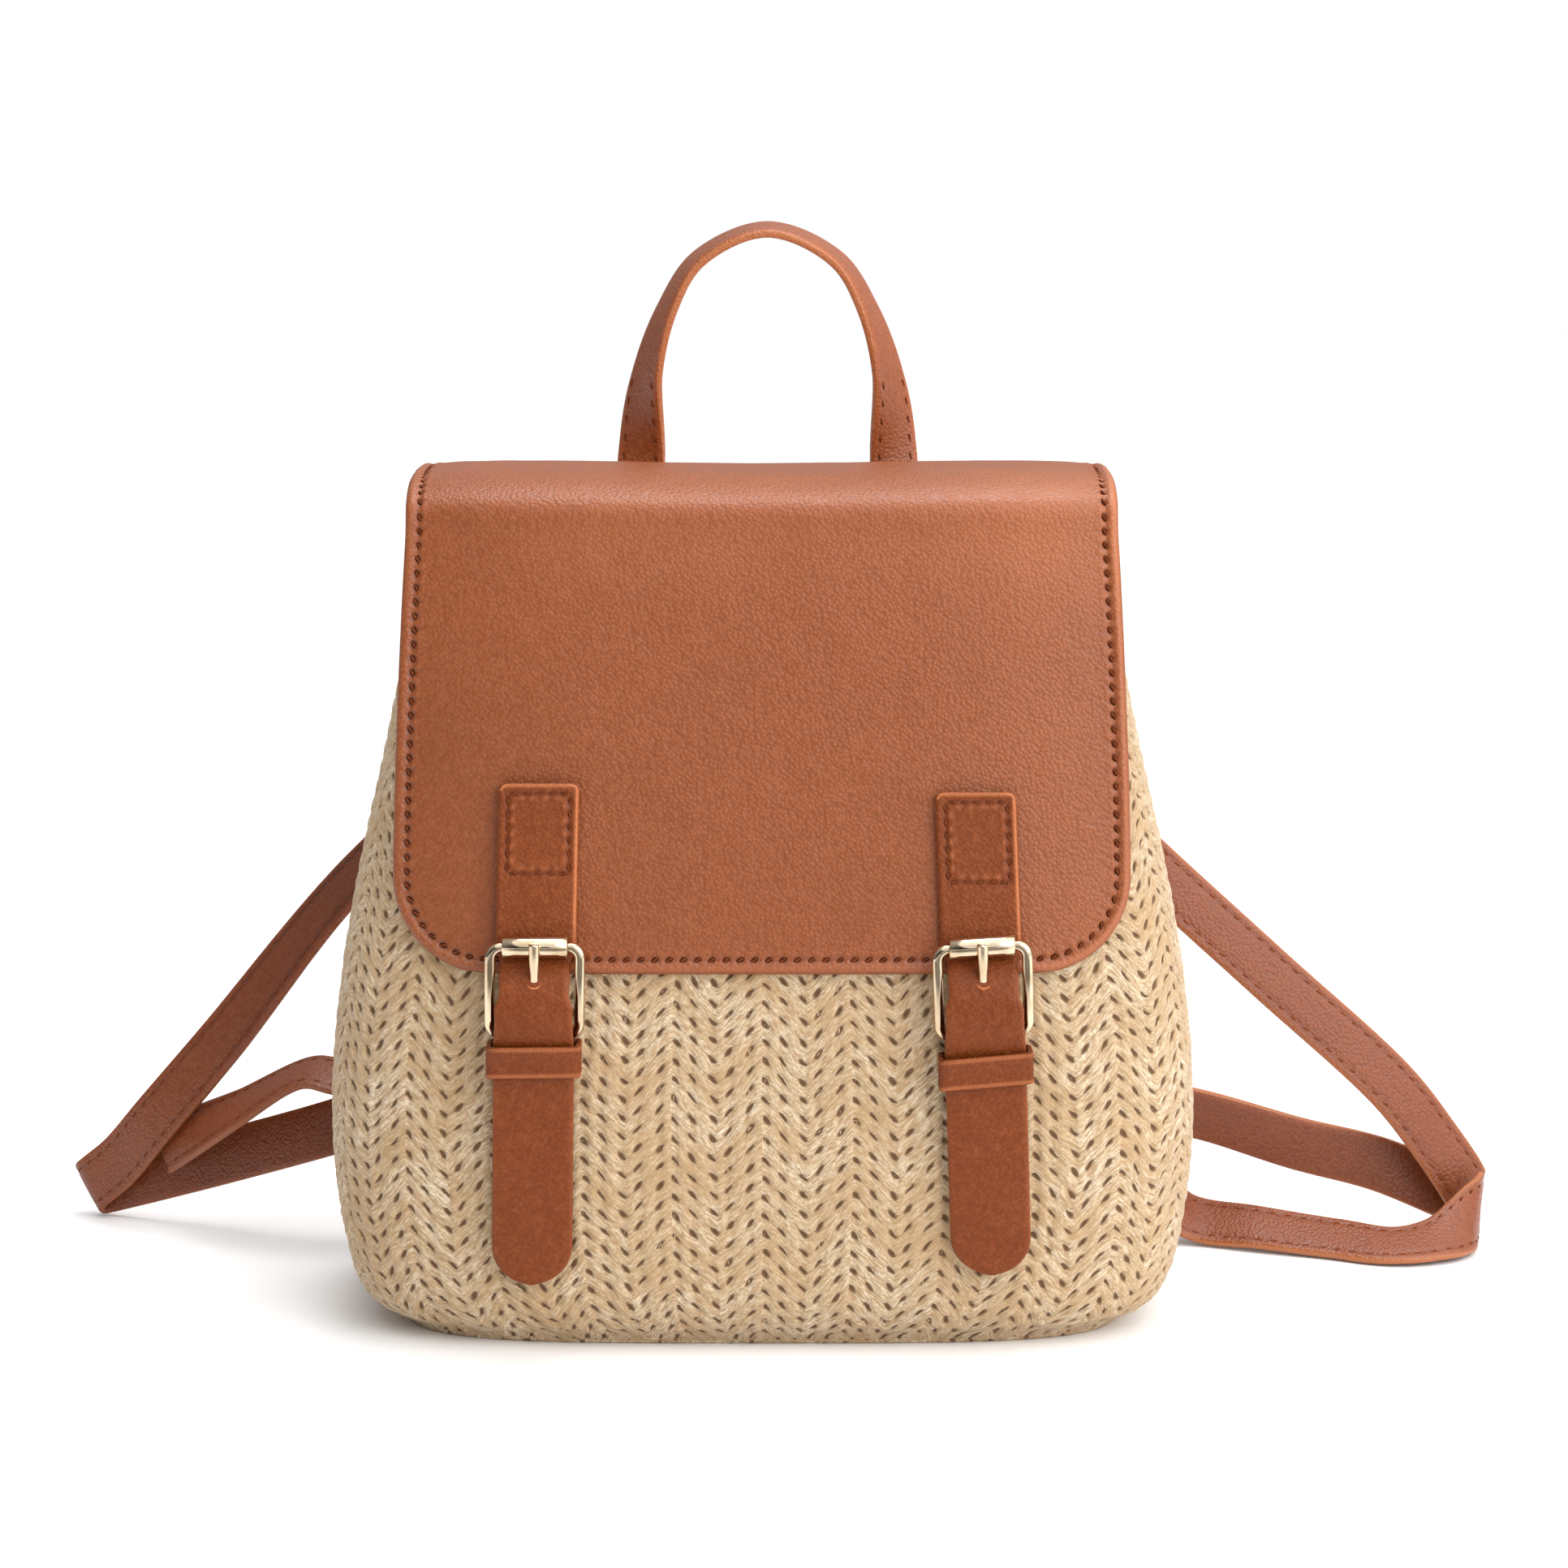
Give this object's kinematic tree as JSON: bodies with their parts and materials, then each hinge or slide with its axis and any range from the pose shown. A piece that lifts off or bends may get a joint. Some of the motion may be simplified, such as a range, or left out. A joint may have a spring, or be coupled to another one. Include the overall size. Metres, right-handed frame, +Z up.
{
  "type": "backpack",
  "caption": "Small woven straw backpack with a leather flap, roller-buckle closing straps, a top handle and two shoulder straps.",
  "frame": {"origin": "middle of the base, on the ground", "axes": "+Z up, front with the buckles towards -Y, +X to the right when seen from the front"},
  "size_m": [0.4305, 0.1627, 0.303],
  "materials": {
    "straw": "matt",
    "leather": "satin",
    "gold": "polished"
  },
  "bodies": {
    "root": {"woven_body": "straw", "woven_base": "straw", "flap": "leather", "top_handle": "leather", "strap_patch": "leather", "closure_strap_left": "leather", "buckle_tab_left": "leather", "keeper_left": "leather", "shoulder_strap_left": "leather", "ring_tab_left": "leather", "buckle_frame_left": "gold", "buckle_roller_left": "gold", "buckle_prong_left": "gold", "strap_ring_left": "gold", "closure_strap_right": "leather", "buckle_tab_right": "leather", "keeper_right": "leather", "shoulder_strap_right": "leather", "ring_tab_right": "leather", "buckle_frame_right": "gold", "buckle_roller_right": "gold", "buckle_prong_right": "gold", "strap_ring_right": "gold"}
  },
  "joints": []
}
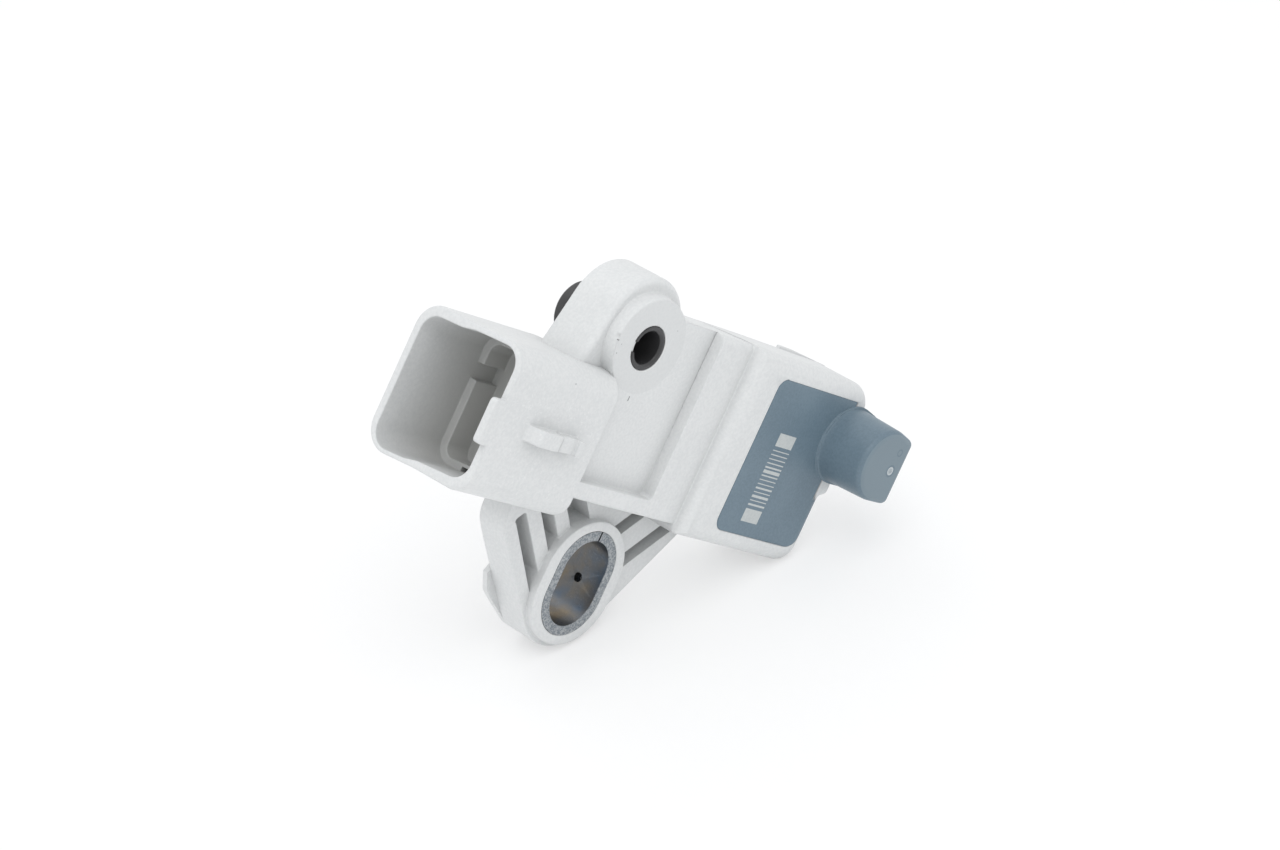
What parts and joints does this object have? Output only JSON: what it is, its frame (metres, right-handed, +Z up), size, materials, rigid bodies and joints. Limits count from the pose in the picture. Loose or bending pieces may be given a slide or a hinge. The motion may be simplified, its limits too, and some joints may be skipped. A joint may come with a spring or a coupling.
{
  "type": "crankshaft position sensor",
  "caption": "Engine speed sensor: a flat plastic housing with a side connector socket, a sensing finger, a hollow locating peg and an oval metal bush for the fixing bolt.",
  "frame": {"origin": "where the locating peg's axis meets the back face of the housing's upper lobe", "axes": "-Y out of the front, the way the finger points, and +Y into the engine along the peg; +Z up as it stands on its bolt lug and its thick end; +X from the connector to the finger"},
  "size_m": [0.0735, 0.0294, 0.0542],
  "materials": {
    "grey_plastic": "light grey glass-filled plastic with a fine grain",
    "blue_grey_plastic": "blue-grey glass-filled plastic, satin",
    "black_plastic": "black, slightly glossy",
    "bush_steel": "zinc-plated rolled strip, dull inside, speckled on its sheared end",
    "terminal_brass": "tin-plated",
    "tinned_lead": "tinned",
    "chip_plastic": "black moulded epoxy",
    "capacitor_coat": "dipped coat"
  },
  "bodies": {
    "root": {"housing": "grey_plastic", "sensor_carrier": "blue_grey_plastic", "locating_peg": "black_plastic", "bolt_bush": "bush_steel", "terminal_1": "terminal_brass", "terminal_2": "terminal_brass", "terminal_3": "terminal_brass", "chip_lead_1": "tinned_lead", "chip_lead_2": "tinned_lead", "chip_lead_3": "tinned_lead", "hall_chip": "chip_plastic", "suppression_capacitor": "capacitor_coat"}
  },
  "joints": []
}
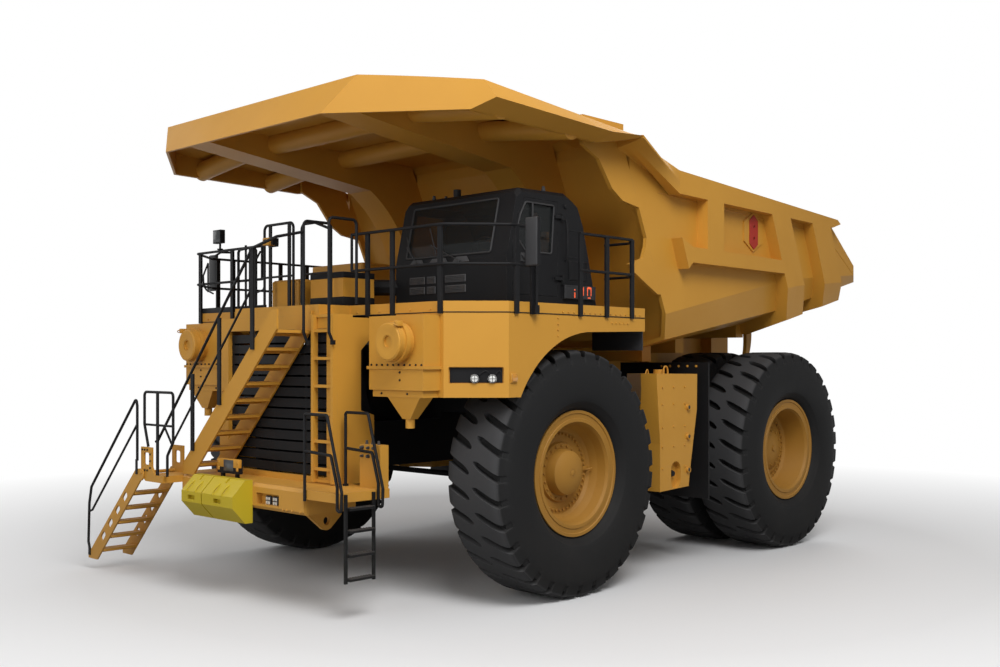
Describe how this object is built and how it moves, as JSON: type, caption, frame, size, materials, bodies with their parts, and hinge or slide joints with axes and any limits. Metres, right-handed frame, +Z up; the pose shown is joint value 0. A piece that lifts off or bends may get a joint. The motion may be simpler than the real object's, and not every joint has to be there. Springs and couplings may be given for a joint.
{
  "type": "mining dump truck",
  "caption": "Rigid-frame mining dump truck with steered front wheels, dual rear wheels, a tipping body with cab canopy, hoist cylinders, cab door and folding boarding stair.",
  "frame": {"origin": "on the floor under the middle of the whole truck", "axes": "+X to the truck's left, -Y forward to its nose, +Z up"},
  "size_m": [7.6, 12.88, 6.83],
  "materials": {
    "yellow_paint": "semi-gloss yellow machine paint",
    "black_paint": "satin black paint",
    "chock_paint": "bright yellow chock paint",
    "tyre": "matt black rubber",
    "glass": "tinted clear glass",
    "seat_cloth": "dark woven seat cloth",
    "bright_rod": "hard chrome plate"
  },
  "bodies": {
    "chassis": {"main_frame": "yellow_paint", "body_pivot_pins": "bright_rod", "deck_supports": "black_paint", "engine_block": "black_paint", "front_bumper": "yellow_paint", "radiator_guard": "yellow_paint", "radiator_grille": "black_paint", "rear_axle_housing": "yellow_paint", "rear_struts": "black_paint", "strut_housings": "black_paint", "fender_left": "yellow_paint", "fender_right": "yellow_paint", "deck_left": "yellow_paint", "deck_right": "yellow_paint", "deck_centre": "yellow_paint", "air_cleaner_left": "yellow_paint", "air_cleaner_right": "yellow_paint", "cab_shell": "black_paint", "cab_glass": "glass", "driver_seat": "seat_cloth", "front_stairs": "yellow_paint", "stair_landing": "yellow_paint", "side_ladder": "yellow_paint", "hydraulic_tank": "yellow_paint", "fuel_tank": "yellow_paint", "tank_mounts": "black_paint", "handrails": "black_paint", "wheel_chocks": "chock_paint", "service_platform": "yellow_paint", "egress_ladder": "black_paint", "deck_boxes": "yellow_paint", "mirrors_lamps": "black_paint"},
    "steering_left": {"knuckle_left": "black_paint"},
    "steering_right": {"knuckle_right": "black_paint"},
    "tie_rod": {"tie_rod": "black_paint"},
    "front_wheel_left": {"tyre_front_left": "tyre", "rim_front_left": "yellow_paint"},
    "front_wheel_right": {"tyre_front_right": "tyre", "rim_front_right": "yellow_paint"},
    "rear_wheels_left": {"tyres_rear_left": "tyre", "rims_rear_left": "yellow_paint"},
    "rear_wheels_right": {"tyres_rear_right": "tyre", "rims_rear_right": "yellow_paint"},
    "dump_body": {"body_shell": "yellow_paint", "body_front_wall": "yellow_paint", "canopy": "yellow_paint", "canopy_beams": "yellow_paint", "body_ribs_left": "yellow_paint", "body_ribs_right": "yellow_paint", "body_frame": "yellow_paint", "rock_ejectors": "yellow_paint"},
    "cab_door": {"cab_door": "black_paint"},
    "boarding_stair": {"boarding_stair": "yellow_paint", "boarding_rail": "black_paint"},
    "hoist_barrel_left": {"hoist_barrel_left": "black_paint"},
    "hoist_stage_left": {"hoist_stage_left": "bright_rod"},
    "hoist_rod_left": {"hoist_rod_left": "bright_rod"},
    "hoist_barrel_right": {"hoist_barrel_right": "black_paint"},
    "hoist_stage_right": {"hoist_stage_right": "bright_rod"},
    "hoist_rod_right": {"hoist_rod_right": "bright_rod"}
  },
  "joints": [
    {"name": "steer_left", "type": "hinge", "parent": "chassis", "child": "steering_left", "pos_m": [1.9, -2.775, 1.71], "axis": [0, 0, 1], "range_deg": [-35, 35]},
    {"name": "steer_right", "type": "hinge", "parent": "chassis", "child": "steering_right", "pos_m": [-1.9, -2.775, 1.71], "axis": [0, 0, 1], "range_deg": [-35, 35]},
    {"name": "tie_rod_pivot", "type": "hinge", "parent": "steering_left", "child": "tie_rod", "pos_m": [1.9, -2.155, 1.44], "axis": [0, 0, 1], "range_deg": [-35, 35]},
    {"name": "front_wheel_left_spin", "type": "hinge", "parent": "steering_left", "child": "front_wheel_left", "pos_m": [2.89, -2.775, 1.71], "axis": [1, 0, 0], "continuous": true},
    {"name": "rear_wheels_left_spin", "type": "hinge", "parent": "chassis", "child": "rear_wheels_left", "pos_m": [2.29, 3.045, 1.71], "axis": [1, 0, 0], "continuous": true},
    {"name": "front_wheel_right_spin", "type": "hinge", "parent": "steering_right", "child": "front_wheel_right", "pos_m": [-2.89, -2.775, 1.71], "axis": [1, 0, 0], "continuous": true},
    {"name": "rear_wheels_right_spin", "type": "hinge", "parent": "chassis", "child": "rear_wheels_right", "pos_m": [-2.29, 3.045, 1.71], "axis": [1, 0, 0], "continuous": true},
    {"name": "body_lift", "type": "hinge", "parent": "chassis", "child": "dump_body", "pos_m": [0, 4.375, 2.9], "axis": [-1, 0, 0], "range_deg": [0, 45]},
    {"name": "hoist_left_tilt", "type": "hinge", "parent": "chassis", "child": "hoist_barrel_left", "pos_m": [1, 1.275, 1.75], "axis": [-1, 0, 0], "range_deg": [-1, 6]},
    {"name": "hoist_left_stage", "type": "slide", "parent": "hoist_barrel_left", "child": "hoist_stage_left", "axis": [0, 0.4229, 0.9062], "range_m": [0, 0.9269]},
    {"name": "hoist_left_rod", "type": "slide", "parent": "hoist_stage_left", "child": "hoist_rod_left", "axis": [0, 0.4229, 0.9062], "range_m": [0, 0.9269]},
    {"name": "hoist_right_tilt", "type": "hinge", "parent": "chassis", "child": "hoist_barrel_right", "pos_m": [-1, 1.275, 1.75], "axis": [-1, 0, 0], "range_deg": [-1, 6]},
    {"name": "hoist_right_stage", "type": "slide", "parent": "hoist_barrel_right", "child": "hoist_stage_right", "axis": [0, 0.4229, 0.9062], "range_m": [0, 0.9269]},
    {"name": "hoist_right_rod", "type": "slide", "parent": "hoist_stage_right", "child": "hoist_rod_right", "axis": [0, 0.4229, 0.9062], "range_m": [0, 0.9269]},
    {"name": "cab_door_swing", "type": "hinge", "parent": "chassis", "child": "cab_door", "pos_m": [3.13, -2.925, 4.8], "axis": [0, 0, 1], "range_deg": [0, 80]},
    {"name": "boarding_stair_lift", "type": "hinge", "parent": "chassis", "child": "boarding_stair", "pos_m": [-2.04, -6.125, 1.62], "axis": [0, 1, 0], "range_deg": [0, 90]}
  ],
  "couplings": [
    {"joint": "steer_right", "follows": "steer_left", "ratio": 1},
    {"joint": "tie_rod_pivot", "follows": "steer_left", "ratio": -1},
    {"joint": "hoist_left_tilt", "follows": "body_lift", "ratio": 0.0679},
    {"joint": "hoist_left_stage", "follows": "body_lift", "m_per_rad": 1.1789},
    {"joint": "hoist_left_rod", "follows": "body_lift", "m_per_rad": 1.1789},
    {"joint": "hoist_right_tilt", "follows": "body_lift", "ratio": 0.0679},
    {"joint": "hoist_right_stage", "follows": "body_lift", "m_per_rad": 1.1789},
    {"joint": "hoist_right_rod", "follows": "body_lift", "m_per_rad": 1.1789}
  ]
}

**Instructions to follow:** Using the records given above, list every line that includes the word "bends".

**Exercise solution:**
Give this object's kinematic tree as JSON: bodies with their parts and materials, then each hinge or slide with its axis and any range from the pose shown. A piece that lifts off or bends may get a joint. Some of the motion may be simplified, such as a range, or left out. A joint may have a spring, or be coupled to another one. Include the overall size. Metres, right-handed frame, +Z up.
Describe how this object is built and how it moves, as JSON: type, caption, frame, size, materials, bodies with their parts, and hinge or slide joints with axes and any limits. Metres, right-handed frame, +Z up; the pose shown is joint value 0. A piece that lifts off or bends may get a joint. The motion may be simpler than the real object's, and not every joint has to be there. Springs and couplings may be given for a joint.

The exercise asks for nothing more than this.